→ **REQUIRED TASK**
Starting at the line containing "# The rubber", please quote every line up to and including the line containing "depsgraph = bpy.context.evaluated_depsgraph_get()", exactly, and nothing beyond.

+ + + + + + +

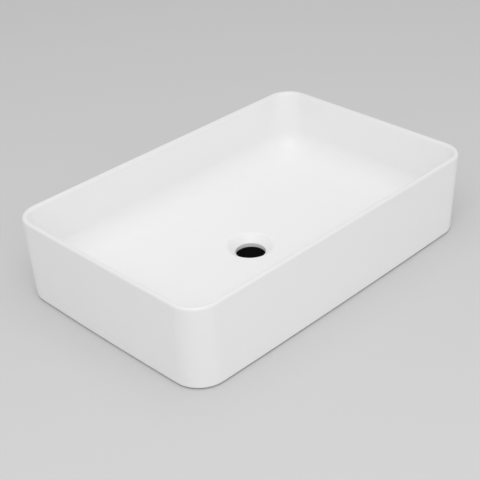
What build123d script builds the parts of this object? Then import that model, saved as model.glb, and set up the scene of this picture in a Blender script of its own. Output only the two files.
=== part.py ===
from build123d import *
from math import radians, tan
import os

os.makedirs("parts", exist_ok=True)

# A rectangular countertop basin in glazed ceramic, with an open outlet in the middle of its floor.
# The origin is on the worktop, under the centre of the outlet. X runs along the basin's length.

# Overall size of the basin, from the worktop to the top of the rim
basin_length = 580.0
basin_width = 375.0
basin_height = 130.0

# Outer walls: the base is a little smaller than the rim, and each side bellies out by its crown
rim_corner_radius = 39.0
rim_crown = 0.5
base_inset_ends = 2.3
base_inset_sides = 0.3
base_corner_radius = 42.0
base_crown = 2.4
base_edge_radius = 3.0

# Inner walls, which thicken towards the base, and the wide cove that carries them into the floor
rim_thickness = 8.0
wall_thickness_at_base = 11.0
hollow_corner_radius = 56.0
cove_radius = 40.0
rim_edge_radius = 3.5

# Floor and outlet: the floor falls to a dished seat for a waste, and its height is taken at the
# seat's lip, from the bottom of the ceramic foot
floor_height = 19.0
floor_fall_angle = 1.0
floor_thickness = 10.0
seat_radius = 36.0
seat_depth = 11.0
seat_lip_radius = 8.0
outlet_radius = 23.0
outlet_edge_radius = 1.0

# Underside: the ring that the basin stands on, the recess inside it and the boss at the outlet
foot_width = 22.0
foot_inner_edge_radius = 1.5
recess_corner_radius = 24.0
recess_edge_radius = 4.0
boss_radius = 44.0
boss_gap = 1.0
boss_edge_radius = 1.0

# Rubber pads under the foot, and the rubber ring that seals the outlet to the worktop
pad_diameter = 12.0
pad_thickness = 1.5
pad_end_distance = 72.0
pad_edge_radius = 0.4
gasket_clearance = 2.0
gasket_edge_radius = 0.5

base_length = basin_length - 2 * base_inset_ends
base_width = basin_width - 2 * base_inset_sides
foot_bottom = pad_thickness
seat_lip_height = foot_bottom + floor_height
seat_bottom = seat_lip_height - seat_depth
recess_ceiling = seat_lip_height - floor_thickness
boss_bottom = foot_bottom + boss_gap


def bowed_rectangle(height, length, width, corner_radius, crown):
    """A flat outline with round corners, whose four sides belly out by the crown."""
    corner_x = length / 2 - crown
    corner_y = width / 2 - crown
    with BuildSketch(Plane.XY.offset(height)) as outline:
        with BuildLine():
            ThreePointArc((-corner_x, -corner_y), (0, -width / 2), (corner_x, -corner_y))
            ThreePointArc((corner_x, -corner_y), (length / 2, 0), (corner_x, corner_y))
            ThreePointArc((corner_x, corner_y), (0, width / 2), (-corner_x, corner_y))
            ThreePointArc((-corner_x, corner_y), (-length / 2, 0), (-corner_x, -corner_y))
        make_face()
        fillet(outline.vertices(), corner_radius)
    return outline.sketch


def base_outline(inset, corner_radius):
    """The outline of the foot, drawn in by an inset."""
    length = base_length - 2 * inset
    width = base_width - 2 * inset
    return bowed_rectangle(foot_bottom, length, width, corner_radius, base_crown)


def rim_outline(inset):
    """The outline of the rim, drawn in by an inset."""
    length = basin_length - 2 * inset
    width = basin_width - 2 * inset
    return bowed_rectangle(basin_height, length, width, rim_corner_radius - inset, rim_crown)


def level_face(builder, height):
    """The flat, level face that is nearest to this height."""
    level_faces = builder.faces().filter_by(Axis.Z)
    return level_faces.sort_by(lambda face: abs(face.center().Z - height))[0]


def round_edges(builder, radius, height):
    """The round edges that have this radius and lie at this height."""
    tolerance = 0.01
    rings = builder.edges().filter_by(GeomType.CIRCLE)
    rings = rings.filter_by(lambda ring: abs(ring.radius - radius) < tolerance)
    return rings.filter_by(lambda ring: abs(ring.center().Z - height) < tolerance)


# The space inside the bowl: tapered walls, and a floor that falls to the seat
floor_reach = basin_length
floor_rise = (floor_reach - seat_radius) * tan(radians(floor_fall_angle))
with BuildPart() as hollow:
    inner_base = base_outline(wall_thickness_at_base, hollow_corner_radius)
    loft([inner_base, rim_outline(rim_thickness)], ruled=True)
    with BuildSketch(Plane.XZ):
        with BuildLine():
            Polyline(
                (0, 0),
                (floor_reach, 0),
                (floor_reach, seat_lip_height + floor_rise),
                (seat_radius, seat_lip_height),
                (0, seat_lip_height),
                close=True,
            )
        make_face()
    revolve(axis=Axis.Z, mode=Mode.SUBTRACT)
    floor_face = hollow.faces().filter_by(GeomType.CONE)
    fillet(floor_face.edges().filter_by(GeomType.BSPLINE), cove_radius)

# The ceramic bowl
with BuildPart() as basin_bowl:
    loft([base_outline(0, base_corner_radius), rim_outline(0)], ruled=True)
    add(hollow.part, mode=Mode.SUBTRACT)
    fillet(level_face(basin_bowl, basin_height).edges(), rim_edge_radius)

    # Recess inside the foot ring, with the outlet boss standing in it
    recess_outline = base_outline(foot_width, recess_corner_radius)
    extrude(recess_outline, amount=recess_ceiling - foot_bottom, mode=Mode.SUBTRACT)
    with BuildSketch(Plane.XY.offset(boss_bottom)):
        Circle(boss_radius)
    extrude(amount=recess_ceiling - boss_bottom)
    fillet(level_face(basin_bowl, recess_ceiling).edges(), recess_edge_radius)
    fillet(round_edges(basin_bowl, boss_radius, boss_bottom), boss_edge_radius)
    foot_inner_wire = level_face(basin_bowl, foot_bottom).inner_wires()[0]
    fillet(foot_inner_wire.edges(), foot_inner_edge_radius)
    foot_outer_wire = level_face(basin_bowl, foot_bottom).outer_wire()
    fillet(foot_outer_wire.edges(), base_edge_radius)

    # Dished seat and the outlet below it
    with BuildSketch(Plane.XZ):
        with BuildLine():
            Polyline(
                (0, 0),
                (outlet_radius, 0),
                (outlet_radius, seat_bottom),
                (seat_radius, seat_lip_height),
                (0, seat_lip_height),
                close=True,
            )
        make_face()
    revolve(axis=Axis.Z, mode=Mode.SUBTRACT)
    fillet(round_edges(basin_bowl, seat_radius, seat_lip_height), seat_lip_radius)
    fillet(round_edges(basin_bowl, outlet_radius, seat_bottom), outlet_edge_radius)
    fillet(round_edges(basin_bowl, outlet_radius, boss_bottom), outlet_edge_radius)
basin_bowl.part.label = "basin_bowl"
export_step(basin_bowl.part, "parts/basin_bowl.step")

# The rubber ring that fills the gap between the outlet boss and the worktop
with BuildPart() as outlet_gasket:
    with BuildSketch():
        Circle(boss_radius - gasket_clearance)
        Circle(outlet_radius + gasket_clearance, mode=Mode.SUBTRACT)
    extrude(amount=boss_bottom)
    fillet(outlet_gasket.edges().filter_by(GeomType.CIRCLE), gasket_edge_radius)
outlet_gasket.part.label = "outlet_gasket"
export_step(outlet_gasket.part, "parts/outlet_gasket.step")

# Six pads under the foot ring, in two rows of three
pad_x = base_length / 2 - pad_end_distance
pad_y = (base_width - foot_width - base_crown) / 2
for row_name, row in {"front": -1, "rear": 1}.items():
    for column_name, column in {"left": -1, "middle": 0, "right": 1}.items():
        with BuildPart() as foot_pad:
            with BuildSketch():
                with Locations((column * pad_x, row * pad_y)):
                    Circle(pad_diameter / 2)
            extrude(amount=pad_thickness)
            fillet(foot_pad.edges().group_by(Axis.Z)[0], pad_edge_radius)
        pad_name = f"foot_pad_{row_name}_{column_name}"
        foot_pad.part.label = pad_name
        export_step(foot_pad.part, f"parts/{pad_name}.step")
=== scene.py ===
"""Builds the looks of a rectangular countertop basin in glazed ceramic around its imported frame."""

import math

import bmesh
import bpy
from bpy.props import FloatProperty, FloatVectorProperty, PointerProperty
from mathutils import Matrix, Vector


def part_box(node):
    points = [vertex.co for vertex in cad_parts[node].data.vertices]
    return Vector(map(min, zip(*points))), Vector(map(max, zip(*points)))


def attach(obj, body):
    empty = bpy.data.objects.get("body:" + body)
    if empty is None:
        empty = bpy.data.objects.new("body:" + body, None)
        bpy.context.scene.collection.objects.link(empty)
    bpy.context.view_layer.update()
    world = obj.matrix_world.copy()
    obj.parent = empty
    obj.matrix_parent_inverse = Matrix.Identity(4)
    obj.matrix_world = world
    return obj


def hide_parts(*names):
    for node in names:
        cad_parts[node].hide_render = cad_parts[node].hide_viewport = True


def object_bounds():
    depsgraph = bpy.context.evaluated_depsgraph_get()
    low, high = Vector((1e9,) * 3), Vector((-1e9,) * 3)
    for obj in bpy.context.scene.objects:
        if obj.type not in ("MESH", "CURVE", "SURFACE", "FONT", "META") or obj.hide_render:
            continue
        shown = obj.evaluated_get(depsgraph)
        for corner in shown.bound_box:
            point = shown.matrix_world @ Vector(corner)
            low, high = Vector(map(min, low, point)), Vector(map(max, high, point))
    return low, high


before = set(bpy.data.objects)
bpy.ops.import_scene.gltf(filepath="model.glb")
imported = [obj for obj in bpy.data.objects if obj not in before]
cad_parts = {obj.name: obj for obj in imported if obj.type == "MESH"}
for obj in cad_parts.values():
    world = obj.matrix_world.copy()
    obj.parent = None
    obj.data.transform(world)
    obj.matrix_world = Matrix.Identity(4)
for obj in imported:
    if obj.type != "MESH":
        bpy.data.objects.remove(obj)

bl_info = {
    "name": "Countertop basin",
    "version": (1, 0, 0),
    "blender": (4, 5, 0),
    "location": "View3D > Sidebar > Basin",
    "description": "Models a glazed ceramic basin, its rubber ring and its pads, in a plain studio",
    "category": "Object",
}

CAD_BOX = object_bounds()
BOWL_LOW, BOWL_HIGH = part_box("basin_bowl")
GASKET_LOW, GASKET_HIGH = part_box("outlet_gasket")
PAD_NAMES = sorted(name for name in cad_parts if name.startswith("foot_pad"))
MM = 0.001
RIGHT_ANGLE = math.radians(90)

# How finely the bowl's loops are divided: along each long side, each short side and each corner
LONG_SIDE_CUTS = 47
SHORT_SIDE_CUTS = 25
CORNER_SEGMENTS = 16
LOOP_POINTS = 2 * (LONG_SIDE_CUTS + 1) + 2 * (SHORT_SIDE_CUTS + 1) + 4 * CORNER_SEGMENTS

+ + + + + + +

→ **SOLUTION TO THIS PROBLEM**
# The rubber ring that fills the gap between the outlet boss and the worktop
with BuildPart() as outlet_gasket:
    with BuildSketch():
        Circle(boss_radius - gasket_clearance)
        Circle(outlet_radius + gasket_clearance, mode=Mode.SUBTRACT)
    extrude(amount=boss_bottom)
    fillet(outlet_gasket.edges().filter_by(GeomType.CIRCLE), gasket_edge_radius)
outlet_gasket.part.label = "outlet_gasket"
export_step(outlet_gasket.part, "parts/outlet_gasket.step")

# Six pads under the foot ring, in two rows of three
pad_x = base_length / 2 - pad_end_distance
pad_y = (base_width - foot_width - base_crown) / 2
for row_name, row in {"front": -1, "rear": 1}.items():
    for column_name, column in {"left": -1, "middle": 0, "right": 1}.items():
        with BuildPart() as foot_pad:
            with BuildSketch():
                with Locations((column * pad_x, row * pad_y)):
                    Circle(pad_diameter / 2)
            extrude(amount=pad_thickness)
            fillet(foot_pad.edges().group_by(Axis.Z)[0], pad_edge_radius)
        pad_name = f"foot_pad_{row_name}_{column_name}"
        foot_pad.part.label = pad_name
        export_step(foot_pad.part, f"parts/{pad_name}.step")
=== scene.py ===
"""Builds the looks of a rectangular countertop basin in glazed ceramic around its imported frame."""

import math

import bmesh
import bpy
from bpy.props import FloatProperty, FloatVectorProperty, PointerProperty
from mathutils import Matrix, Vector


def part_box(node):
    points = [vertex.co for vertex in cad_parts[node].data.vertices]
    return Vector(map(min, zip(*points))), Vector(map(max, zip(*points)))


def attach(obj, body):
    empty = bpy.data.objects.get("body:" + body)
    if empty is None:
        empty = bpy.data.objects.new("body:" + body, None)
        bpy.context.scene.collection.objects.link(empty)
    bpy.context.view_layer.update()
    world = obj.matrix_world.copy()
    obj.parent = empty
    obj.matrix_parent_inverse = Matrix.Identity(4)
    obj.matrix_world = world
    return obj


def hide_parts(*names):
    for node in names:
        cad_parts[node].hide_render = cad_parts[node].hide_viewport = True


def object_bounds():
    depsgraph = bpy.context.evaluated_depsgraph_get()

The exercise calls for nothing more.